__GIVEN TASK__: Print out the material that follows word for word.

__GIVEN INFORMATION__:
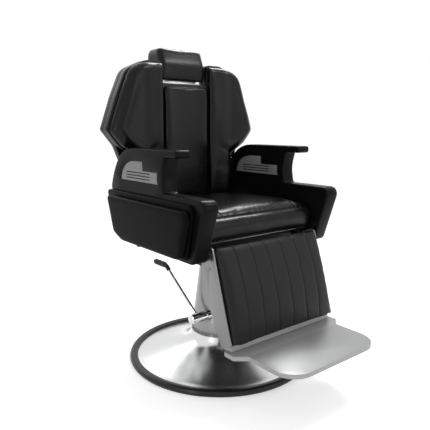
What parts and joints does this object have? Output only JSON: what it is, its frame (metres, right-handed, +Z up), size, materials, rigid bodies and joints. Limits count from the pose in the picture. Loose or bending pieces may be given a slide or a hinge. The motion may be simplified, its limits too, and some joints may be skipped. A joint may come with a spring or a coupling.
{
  "type": "hydraulic barber chair",
  "caption": "Upholstered hydraulic barber chair with a round pump base, winged reclining back, sliding headrest, side arms and a leg rest with a foot plate.",
  "frame": {"origin": "centre of the round base on the floor", "axes": "+Z up along the ram, -Y the way the sitter faces, +X to the sitter's left"},
  "size_m": [0.7394, 0.9345, 1.184],
  "materials": {
    "rubber_trim": "moulded black rubber, semi-gloss",
    "chrome": "polished chrome plate",
    "chrome_column": "satin chrome-plated sheet",
    "cast_iron": "cast and painted grey",
    "painted_tank": "grey machine enamel",
    "steel": "machined steel",
    "zinc": "bright zinc plate",
    "black_frame": "black powder coat",
    "plywood": "plywood sealed black",
    "upholstery": "smooth black upholstery hide with a soft sheen",
    "side_moulding": "black moulded foam skin, satin",
    "inlay": "mid-grey satin plate",
    "shell_moulding": "black moulded shell, fine grain",
    "satin_steel": "satin steel sheet with polished edges",
    "satin_aluminium": "satin cast aluminium",
    "knob": "black phenolic, gloss"
  },
  "bodies": {
    "base": {"base_trim": "rubber_trim", "base_dish": "chrome", "base_weight": "cast_iron", "pump_cover": "chrome_column", "pump_tank": "painted_tank", "pump_cylinder": "steel", "gland_cap": "steel", "pump_bolts": "zinc", "lever_bearing": "chrome"},
    "pump_lever": {"lever_hub": "chrome", "lever_rod": "chrome", "lever_grip": "rubber_trim"},
    "ram": {"ram_rod": "chrome", "thrust_bearing": "steel"},
    "seat": {"swivel_socket": "black_frame", "left_rail": "black_frame", "right_rail": "black_frame", "front_crossbar": "black_frame", "rear_crossbar": "black_frame", "centre_crossbars": "black_frame", "seat_board": "plywood", "seat_cushion": "upholstery", "left_side_frame": "side_moulding", "right_side_frame": "side_moulding", "outer_inlays": "inlay", "inner_inlays": "inlay", "left_side_panel": "upholstery", "right_side_panel": "upholstery", "left_side_pad": "upholstery", "right_side_pad": "upholstery", "arm_spacers": "zinc", "arm_bolts": "zinc", "back_pins": "steel", "legrest_pins": "steel", "lock_bracket": "black_frame", "lever_bush": "black_frame"},
    "backrest": {"back_arms": "black_frame", "back_board": "shell_moulding", "rear_shell": "shell_moulding", "shell_screws": "zinc", "back_tubes": "black_frame", "left_wing_pad": "upholstery", "right_wing_pad": "upholstery", "centre_pad": "upholstery", "headrest_strip": "chrome"},
    "headrest": {"headrest_pad": "upholstery", "headrest_base": "steel", "headrest_posts": "chrome"},
    "legrest": {"legrest_shell": "satin_steel", "legrest_pad": "upholstery", "footplate": "satin_aluminium", "footplate_bolts": "zinc"},
    "linkage": {"recline_links": "black_frame", "link_pins": "steel", "tie_rod": "steel"},
    "lock_barrel": {"lock_cylinder": "black_frame"},
    "lock_piston": {"lock_rod": "chrome"},
    "release": {"recline_lever": "chrome", "lever_knob": "knob"}
  },
  "joints": [
    {"name": "lift", "type": "slide", "parent": "base", "child": "ram", "axis": [0, 0, 1], "range_m": [0, 0.16]},
    {"name": "swivel", "type": "hinge", "parent": "ram", "child": "seat", "pos_m": [0, 0, 0.44], "axis": [0, 0, 1], "continuous": true},
    {"name": "recline", "type": "hinge", "parent": "seat", "child": "backrest", "pos_m": [0, 0.205, 0.4895], "axis": [-1, 0, 0], "range_deg": [0, 45]},
    {"name": "legrest_lift", "type": "hinge", "parent": "seat", "child": "legrest", "pos_m": [0, -0.2478, 0.4895], "axis": [-1, 0, 0], "range_deg": [0, 45]},
    {"name": "link_turn", "type": "hinge", "parent": "backrest", "child": "linkage", "pos_m": [0, 0.205, 0.4395], "axis": [-1, 0, 0], "range_deg": [-45, 0]},
    {"name": "lock_turn", "type": "hinge", "parent": "seat", "child": "lock_barrel", "pos_m": [0.15, -0.16, 0.455], "axis": [1, 0, 0], "range_deg": [0, 2.97]},
    {"name": "lock_slide", "type": "slide", "parent": "lock_barrel", "child": "lock_piston", "axis": [0, 0.9985, -0.0553], "range_m": [-0.03578, 0]},
    {"name": "headrest_slide", "type": "slide", "parent": "backrest", "child": "headrest", "axis": [0, 0, 1], "range_m": [0, 0.08]},
    {"name": "pump", "type": "hinge", "parent": "base", "child": "pump_lever", "pos_m": [-0.13, -0.04, 0.187], "axis": [-1, 0, 0], "range_deg": [0, 25], "stiffness_Nm_per_rad": 12, "springref_deg": -20.05},
    {"name": "release_lever", "type": "hinge", "parent": "seat", "child": "release", "pos_m": [0.3, 0.02, 0.454], "axis": [1, 0, 0], "range_deg": [0, 15], "stiffness_Nm_per_rad": 6, "springref_deg": -20.05}
  ],
  "couplings": [
    {"joint": "legrest_lift", "follows": "recline", "ratio": 1},
    {"joint": "link_turn", "follows": "recline", "ratio": -1},
    {"joint": "lock_turn", "follows": "recline", "ratio": 0.065959},
    {"joint": "lock_slide", "follows": "recline", "m_per_rad": -0.04556}
  ]
}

__RESULT OF THIS TASK__:
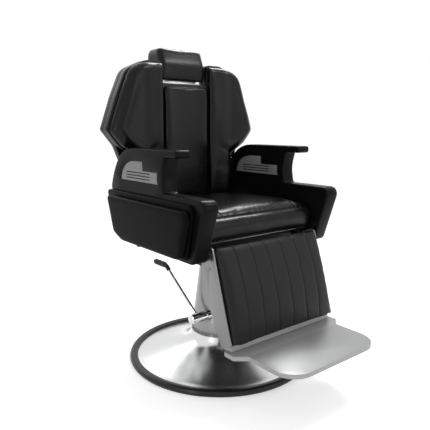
What parts and joints does this object have? Output only JSON: what it is, its frame (metres, right-handed, +Z up), size, materials, rigid bodies and joints. Limits count from the pose in the picture. Loose or bending pieces may be given a slide or a hinge. The motion may be simplified, its limits too, and some joints may be skipped. A joint may come with a spring or a coupling.
{
  "type": "hydraulic barber chair",
  "caption": "Upholstered hydraulic barber chair with a round pump base, winged reclining back, sliding headrest, side arms and a leg rest with a foot plate.",
  "frame": {"origin": "centre of the round base on the floor", "axes": "+Z up along the ram, -Y the way the sitter faces, +X to the sitter's left"},
  "size_m": [0.7394, 0.9345, 1.184],
  "materials": {
    "rubber_trim": "moulded black rubber, semi-gloss",
    "chrome": "polished chrome plate",
    "chrome_column": "satin chrome-plated sheet",
    "cast_iron": "cast and painted grey",
    "painted_tank": "grey machine enamel",
    "steel": "machined steel",
    "zinc": "bright zinc plate",
    "black_frame": "black powder coat",
    "plywood": "plywood sealed black",
    "upholstery": "smooth black upholstery hide with a soft sheen",
    "side_moulding": "black moulded foam skin, satin",
    "inlay": "mid-grey satin plate",
    "shell_moulding": "black moulded shell, fine grain",
    "satin_steel": "satin steel sheet with polished edges",
    "satin_aluminium": "satin cast aluminium",
    "knob": "black phenolic, gloss"
  },
  "bodies": {
    "base": {"base_trim": "rubber_trim", "base_dish": "chrome", "base_weight": "cast_iron", "pump_cover": "chrome_column", "pump_tank": "painted_tank", "pump_cylinder": "steel", "gland_cap": "steel", "pump_bolts": "zinc", "lever_bearing": "chrome"},
    "pump_lever": {"lever_hub": "chrome", "lever_rod": "chrome", "lever_grip": "rubber_trim"},
    "ram": {"ram_rod": "chrome", "thrust_bearing": "steel"},
    "seat": {"swivel_socket": "black_frame", "left_rail": "black_frame", "right_rail": "black_frame", "front_crossbar": "black_frame", "rear_crossbar": "black_frame", "centre_crossbars": "black_frame", "seat_board": "plywood", "seat_cushion": "upholstery", "left_side_frame": "side_moulding", "right_side_frame": "side_moulding", "outer_inlays": "inlay", "inner_inlays": "inlay", "left_side_panel": "upholstery", "right_side_panel": "upholstery", "left_side_pad": "upholstery", "right_side_pad": "upholstery", "arm_spacers": "zinc", "arm_bolts": "zinc", "back_pins": "steel", "legrest_pins": "steel", "lock_bracket": "black_frame", "lever_bush": "black_frame"},
    "backrest": {"back_arms": "black_frame", "back_board": "shell_moulding", "rear_shell": "shell_moulding", "shell_screws": "zinc", "back_tubes": "black_frame", "left_wing_pad": "upholstery", "right_wing_pad": "upholstery", "centre_pad": "upholstery", "headrest_strip": "chrome"},
    "headrest": {"headrest_pad": "upholstery", "headrest_base": "steel", "headrest_posts": "chrome"},
    "legrest": {"legrest_shell": "satin_steel", "legrest_pad": "upholstery", "footplate": "satin_aluminium", "footplate_bolts": "zinc"},
    "linkage": {"recline_links": "black_frame", "link_pins": "steel", "tie_rod": "steel"},
    "lock_barrel": {"lock_cylinder": "black_frame"},
    "lock_piston": {"lock_rod": "chrome"},
    "release": {"recline_lever": "chrome", "lever_knob": "knob"}
  },
  "joints": [
    {"name": "lift", "type": "slide", "parent": "base", "child": "ram", "axis": [0, 0, 1], "range_m": [0, 0.16]},
    {"name": "swivel", "type": "hinge", "parent": "ram", "child": "seat", "pos_m": [0, 0, 0.44], "axis": [0, 0, 1], "continuous": true},
    {"name": "recline", "type": "hinge", "parent": "seat", "child": "backrest", "pos_m": [0, 0.205, 0.4895], "axis": [-1, 0, 0], "range_deg": [0, 45]},
    {"name": "legrest_lift", "type": "hinge", "parent": "seat", "child": "legrest", "pos_m": [0, -0.2478, 0.4895], "axis": [-1, 0, 0], "range_deg": [0, 45]},
    {"name": "link_turn", "type": "hinge", "parent": "backrest", "child": "linkage", "pos_m": [0, 0.205, 0.4395], "axis": [-1, 0, 0], "range_deg": [-45, 0]},
    {"name": "lock_turn", "type": "hinge", "parent": "seat", "child": "lock_barrel", "pos_m": [0.15, -0.16, 0.455], "axis": [1, 0, 0], "range_deg": [0, 2.97]},
    {"name": "lock_slide", "type": "slide", "parent": "lock_barrel", "child": "lock_piston", "axis": [0, 0.9985, -0.0553], "range_m": [-0.03578, 0]},
    {"name": "headrest_slide", "type": "slide", "parent": "backrest", "child": "headrest", "axis": [0, 0, 1], "range_m": [0, 0.08]},
    {"name": "pump", "type": "hinge", "parent": "base", "child": "pump_lever", "pos_m": [-0.13, -0.04, 0.187], "axis": [-1, 0, 0], "range_deg": [0, 25], "stiffness_Nm_per_rad": 12, "springref_deg": -20.05},
    {"name": "release_lever", "type": "hinge", "parent": "seat", "child": "release", "pos_m": [0.3, 0.02, 0.454], "axis": [1, 0, 0], "range_deg": [0, 15], "stiffness_Nm_per_rad": 6, "springref_deg": -20.05}
  ],
  "couplings": [
    {"joint": "legrest_lift", "follows": "recline", "ratio": 1},
    {"joint": "link_turn", "follows": "recline", "ratio": -1},
    {"joint": "lock_turn", "follows": "recline", "ratio": 0.065959},
    {"joint": "lock_slide", "follows": "recline", "m_per_rad": -0.04556}
  ]
}